8. Terceira surpresa: o Rei entra, vê «um homem» sem o traje nupcial, e expulsa-o da casa alumiada para as trevas cegas e as lágrimas vazias. Que o homem não tenha o traje nupcial é surpresa para o Rei, não para nós. Para nós, a surpresa é que todos os outros, maus e bons, tenham o traje nupcial, uma vez que foram como que arrastados à pressa e à força dos caminhos lamacentos dos seus trabalhos! Como é que ainda conseguiram vestir o traje nupcial, não deixa de ser surpreendente para nós! Para o Rei, é aquele «um homem», que não vestiu o traje nupcial, que causa surpresa! E chegamos ao segundo ponto alto do relato, marcado também pelo verbo dizer no presente histórico. De facto, o Rei trata aquele «um homem» cordialmente, e diz -lhe (légei autô): «Amigo» (hetaîre), apelativo que só Mateus usa no Novo Testamento (20, 13; 22, 12; 26, 50), e que apenas é usado quando se aborda alguém de forma muito cordial, de forma especialmente cordial. A este amigo (hetaîros), o Rei concede, mediante esta última abordagem direta e cordial, uma última oportunidade de se dizer, isto é, de reconhecer o seu desarranjo interior e de mudar a sua vida.

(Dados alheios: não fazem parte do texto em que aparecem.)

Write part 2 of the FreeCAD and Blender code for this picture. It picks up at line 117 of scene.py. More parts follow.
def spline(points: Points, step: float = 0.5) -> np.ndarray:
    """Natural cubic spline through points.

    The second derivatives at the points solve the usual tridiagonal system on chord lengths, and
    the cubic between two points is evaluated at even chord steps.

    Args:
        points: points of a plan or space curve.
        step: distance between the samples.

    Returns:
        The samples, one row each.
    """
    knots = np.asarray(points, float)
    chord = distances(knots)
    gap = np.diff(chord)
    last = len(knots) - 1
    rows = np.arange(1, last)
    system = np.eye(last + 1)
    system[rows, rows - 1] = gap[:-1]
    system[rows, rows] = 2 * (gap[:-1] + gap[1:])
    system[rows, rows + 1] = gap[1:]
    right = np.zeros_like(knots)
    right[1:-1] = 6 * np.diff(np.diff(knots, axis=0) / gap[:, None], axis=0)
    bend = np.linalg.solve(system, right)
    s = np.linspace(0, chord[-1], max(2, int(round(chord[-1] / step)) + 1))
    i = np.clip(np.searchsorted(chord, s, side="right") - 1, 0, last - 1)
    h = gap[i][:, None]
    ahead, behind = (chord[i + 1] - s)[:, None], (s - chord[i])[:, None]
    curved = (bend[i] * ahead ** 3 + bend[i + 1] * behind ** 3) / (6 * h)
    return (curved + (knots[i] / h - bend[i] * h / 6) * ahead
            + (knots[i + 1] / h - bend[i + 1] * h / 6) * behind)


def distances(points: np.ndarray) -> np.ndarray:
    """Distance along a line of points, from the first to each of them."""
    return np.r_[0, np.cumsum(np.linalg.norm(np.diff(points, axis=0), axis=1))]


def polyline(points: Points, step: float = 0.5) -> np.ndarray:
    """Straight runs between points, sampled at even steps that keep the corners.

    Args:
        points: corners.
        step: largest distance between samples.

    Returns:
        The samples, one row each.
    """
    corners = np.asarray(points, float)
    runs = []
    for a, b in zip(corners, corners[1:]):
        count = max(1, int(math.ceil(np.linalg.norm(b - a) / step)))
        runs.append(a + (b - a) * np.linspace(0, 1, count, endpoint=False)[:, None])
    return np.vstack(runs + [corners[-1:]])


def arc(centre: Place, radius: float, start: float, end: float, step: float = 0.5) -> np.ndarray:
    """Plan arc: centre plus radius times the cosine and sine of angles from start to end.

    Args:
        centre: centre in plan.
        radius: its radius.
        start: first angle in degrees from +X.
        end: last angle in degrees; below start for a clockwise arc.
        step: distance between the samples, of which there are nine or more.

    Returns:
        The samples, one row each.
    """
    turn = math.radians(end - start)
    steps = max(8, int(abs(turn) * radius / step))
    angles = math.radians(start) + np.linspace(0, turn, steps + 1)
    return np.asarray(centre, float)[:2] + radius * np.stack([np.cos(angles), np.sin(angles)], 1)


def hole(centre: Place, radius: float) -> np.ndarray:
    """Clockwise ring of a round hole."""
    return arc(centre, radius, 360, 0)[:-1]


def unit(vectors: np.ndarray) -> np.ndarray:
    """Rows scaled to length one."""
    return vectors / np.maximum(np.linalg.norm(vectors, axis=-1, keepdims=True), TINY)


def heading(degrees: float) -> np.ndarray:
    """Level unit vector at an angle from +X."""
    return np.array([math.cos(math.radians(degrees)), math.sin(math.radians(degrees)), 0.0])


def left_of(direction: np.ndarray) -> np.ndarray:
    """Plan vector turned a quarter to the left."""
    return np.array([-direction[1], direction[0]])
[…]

9. Oportunidade desperdiçada, pois o homem simplesmente não responde. Ficou calado e petrificado (Mt 22, 12). Note-se o mesmo tratamento de Jesus para Judas naquela noite escura, mas ainda à beirinha da Luz: «Amigo (hetaîre), para que estás aqui?» (Mt 26, 50). Judas também não respondeu.

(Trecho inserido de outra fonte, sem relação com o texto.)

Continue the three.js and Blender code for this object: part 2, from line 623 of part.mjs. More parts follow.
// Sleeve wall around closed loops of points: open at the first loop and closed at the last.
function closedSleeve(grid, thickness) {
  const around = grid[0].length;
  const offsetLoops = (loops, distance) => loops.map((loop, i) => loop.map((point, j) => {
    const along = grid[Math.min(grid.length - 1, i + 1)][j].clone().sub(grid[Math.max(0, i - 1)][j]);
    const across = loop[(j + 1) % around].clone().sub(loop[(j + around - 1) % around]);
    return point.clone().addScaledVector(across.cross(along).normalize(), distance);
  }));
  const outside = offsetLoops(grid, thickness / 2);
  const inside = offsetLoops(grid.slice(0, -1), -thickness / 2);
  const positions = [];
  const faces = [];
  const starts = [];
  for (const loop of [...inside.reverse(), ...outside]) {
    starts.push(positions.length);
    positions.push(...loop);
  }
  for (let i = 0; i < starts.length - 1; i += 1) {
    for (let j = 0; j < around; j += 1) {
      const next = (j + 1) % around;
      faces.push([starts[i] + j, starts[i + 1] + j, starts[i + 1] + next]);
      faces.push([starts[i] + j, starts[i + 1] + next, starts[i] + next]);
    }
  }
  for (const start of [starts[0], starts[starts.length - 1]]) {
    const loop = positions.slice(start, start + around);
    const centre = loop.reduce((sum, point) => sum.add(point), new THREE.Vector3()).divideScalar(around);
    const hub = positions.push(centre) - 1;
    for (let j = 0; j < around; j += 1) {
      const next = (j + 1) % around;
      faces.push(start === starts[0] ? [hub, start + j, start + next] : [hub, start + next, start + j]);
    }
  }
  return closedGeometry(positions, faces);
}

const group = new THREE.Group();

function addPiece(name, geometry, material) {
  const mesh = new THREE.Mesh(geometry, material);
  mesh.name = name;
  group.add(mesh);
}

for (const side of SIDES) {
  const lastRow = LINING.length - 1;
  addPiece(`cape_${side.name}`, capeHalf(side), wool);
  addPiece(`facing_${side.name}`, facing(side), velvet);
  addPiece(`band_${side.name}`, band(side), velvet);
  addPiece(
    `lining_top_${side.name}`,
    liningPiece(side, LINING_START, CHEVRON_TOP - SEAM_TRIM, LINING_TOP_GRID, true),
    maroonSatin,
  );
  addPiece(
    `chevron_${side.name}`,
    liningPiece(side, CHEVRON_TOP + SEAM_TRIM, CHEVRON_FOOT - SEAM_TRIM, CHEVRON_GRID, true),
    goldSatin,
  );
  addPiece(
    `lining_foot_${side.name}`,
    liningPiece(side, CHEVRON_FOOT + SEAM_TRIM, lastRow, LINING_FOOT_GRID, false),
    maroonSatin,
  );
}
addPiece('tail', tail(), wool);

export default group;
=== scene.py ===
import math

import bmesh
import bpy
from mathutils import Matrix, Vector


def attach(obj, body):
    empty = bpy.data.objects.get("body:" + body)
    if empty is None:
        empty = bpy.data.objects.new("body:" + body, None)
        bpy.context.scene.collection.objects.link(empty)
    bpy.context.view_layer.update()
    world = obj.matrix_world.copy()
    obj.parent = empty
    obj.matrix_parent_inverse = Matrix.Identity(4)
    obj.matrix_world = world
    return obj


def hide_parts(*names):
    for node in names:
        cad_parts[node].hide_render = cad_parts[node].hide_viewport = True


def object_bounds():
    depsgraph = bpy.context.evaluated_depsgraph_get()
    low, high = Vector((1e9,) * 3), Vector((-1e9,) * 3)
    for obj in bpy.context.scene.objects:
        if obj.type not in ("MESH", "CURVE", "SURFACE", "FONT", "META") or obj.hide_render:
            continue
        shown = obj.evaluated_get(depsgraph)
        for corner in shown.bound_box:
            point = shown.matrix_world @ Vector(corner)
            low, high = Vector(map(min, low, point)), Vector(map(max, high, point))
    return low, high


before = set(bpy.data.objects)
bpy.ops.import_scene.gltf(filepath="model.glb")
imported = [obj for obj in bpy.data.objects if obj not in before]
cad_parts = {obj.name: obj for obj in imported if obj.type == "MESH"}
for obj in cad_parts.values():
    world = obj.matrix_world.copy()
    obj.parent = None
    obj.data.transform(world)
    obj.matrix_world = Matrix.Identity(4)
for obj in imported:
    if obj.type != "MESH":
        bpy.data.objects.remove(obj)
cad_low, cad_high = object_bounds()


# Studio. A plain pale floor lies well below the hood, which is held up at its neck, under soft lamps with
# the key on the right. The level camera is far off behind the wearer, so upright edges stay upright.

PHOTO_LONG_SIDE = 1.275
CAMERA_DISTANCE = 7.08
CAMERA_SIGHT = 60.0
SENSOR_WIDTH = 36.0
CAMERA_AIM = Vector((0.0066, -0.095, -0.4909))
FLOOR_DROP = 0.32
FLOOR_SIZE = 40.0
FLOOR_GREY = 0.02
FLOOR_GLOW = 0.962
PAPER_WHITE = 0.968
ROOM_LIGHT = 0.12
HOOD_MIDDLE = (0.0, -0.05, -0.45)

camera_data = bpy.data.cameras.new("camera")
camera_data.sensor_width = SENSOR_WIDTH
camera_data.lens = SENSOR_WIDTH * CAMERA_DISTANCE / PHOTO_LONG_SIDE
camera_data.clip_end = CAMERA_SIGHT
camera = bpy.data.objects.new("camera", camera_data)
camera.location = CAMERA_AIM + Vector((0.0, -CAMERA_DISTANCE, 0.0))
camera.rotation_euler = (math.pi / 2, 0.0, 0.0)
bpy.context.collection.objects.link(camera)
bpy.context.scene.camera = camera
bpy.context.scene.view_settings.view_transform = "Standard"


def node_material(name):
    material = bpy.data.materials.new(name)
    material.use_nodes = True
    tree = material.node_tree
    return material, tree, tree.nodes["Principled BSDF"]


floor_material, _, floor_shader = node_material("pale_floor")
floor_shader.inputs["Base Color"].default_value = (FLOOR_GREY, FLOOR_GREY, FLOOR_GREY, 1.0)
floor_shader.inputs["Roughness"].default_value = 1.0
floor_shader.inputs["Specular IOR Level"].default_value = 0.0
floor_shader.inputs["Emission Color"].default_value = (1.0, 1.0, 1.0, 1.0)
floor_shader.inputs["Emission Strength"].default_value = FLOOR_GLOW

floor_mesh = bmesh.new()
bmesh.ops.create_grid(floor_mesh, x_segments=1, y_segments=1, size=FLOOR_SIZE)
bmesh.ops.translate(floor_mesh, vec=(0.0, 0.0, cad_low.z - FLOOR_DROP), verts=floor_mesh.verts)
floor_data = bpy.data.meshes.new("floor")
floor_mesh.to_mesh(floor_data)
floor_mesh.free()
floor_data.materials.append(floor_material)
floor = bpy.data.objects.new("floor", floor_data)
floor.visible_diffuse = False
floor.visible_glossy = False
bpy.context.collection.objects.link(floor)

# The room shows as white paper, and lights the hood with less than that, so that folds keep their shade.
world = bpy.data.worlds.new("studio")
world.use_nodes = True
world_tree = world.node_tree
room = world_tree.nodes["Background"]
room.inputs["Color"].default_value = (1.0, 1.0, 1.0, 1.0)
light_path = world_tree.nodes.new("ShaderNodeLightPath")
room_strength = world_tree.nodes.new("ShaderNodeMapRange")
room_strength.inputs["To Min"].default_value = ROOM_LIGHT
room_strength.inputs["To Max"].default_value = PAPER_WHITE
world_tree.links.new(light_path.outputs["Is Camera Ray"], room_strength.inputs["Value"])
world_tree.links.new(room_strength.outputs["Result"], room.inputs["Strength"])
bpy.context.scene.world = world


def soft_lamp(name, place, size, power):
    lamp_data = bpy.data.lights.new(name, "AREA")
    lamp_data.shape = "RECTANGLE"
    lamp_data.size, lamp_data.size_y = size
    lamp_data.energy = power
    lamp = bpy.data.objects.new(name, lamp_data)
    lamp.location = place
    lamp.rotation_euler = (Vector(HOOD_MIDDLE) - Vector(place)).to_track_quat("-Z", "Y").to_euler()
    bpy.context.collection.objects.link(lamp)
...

10. É aqui que a parábola nos atinge a todos em cheio. Vistas bem as coisas, e poucos se aperceberão disto, só o Rei fala nesta parábola. E se ouvirmos bem, diz -nos: «Amigo...».

11. A razão daquele homem não usar o traje nupcial. 1) Não o usa devido à técnica do arrasto que o apanhou desprevenido e sem tempo para ir a casa ao menos para lavar a cara e mudar de roupa. Este é o entendimento banal e superficial da parábola, que nos rouba as verdadeiras chaves de leitura e nos leva para leituras mais ou menos moralizantes! 2) Também não podemos explicar o não-uso do traje nupcial recorrendo, como é habitual, a motivos também moralizantes traduzidos em comportamentos menos dignos. Esse motivo e essas pessoas (os convidados ) já foram excluídos (cf. Mt 22, 8), e é-nos dito expressamente que os servos daquele rei levaram agora para a sala do banquete todos os que encontraram, maus e bons (cf. Mt 22, 10); se foram levados todos, maus e bons, é difícil suportar aqui uma leitura moralizante. 3) Não é, portanto, pelo facto de ser mau ou andar distraído que aquele homem não usa o traje nupcial. 4) Procuremos então outro caminho: aquele homem não usa o traje nupcial, porque não o quis receber. O traje da festa não se vai buscar a casa; tão-pouco traduz a nossa bondade ou qualquer mérito nosso. Está antes disso e antes de nós. É um presente do Rei à entrada da sala do banquete, à entrada para a vida. É verdade que, no nosso mundo ocidental, são os convidados que levam os presentes. No mundo oriental, quem convida é que oferece presentes aos convidados, entre os quais se conta o vestido da festa, isto é a vida dada por Deus. Não convém, portanto, materializar o vestido, e ver nele apenas uma peça de roupa! É sabido que, no mundo bíblico, o vestido significa a vida. Ao fundo da cena está sempre a nossa vida dada e que deve ser com alegria recebida. Ao fundo da cena está, portanto, sempre Deus de mãos abertas, que reclama as nossas mãos também abertas.

12. Nunca nos esqueçamos então de que é de Deus toda a verdadeira iniciativa. Nunca nos esqueçamos também de começar sempre por receber: em relação a Deus somos sempre recebedores. E de gastar o resto do tempo que nos for dado a agradecer e a partilhar.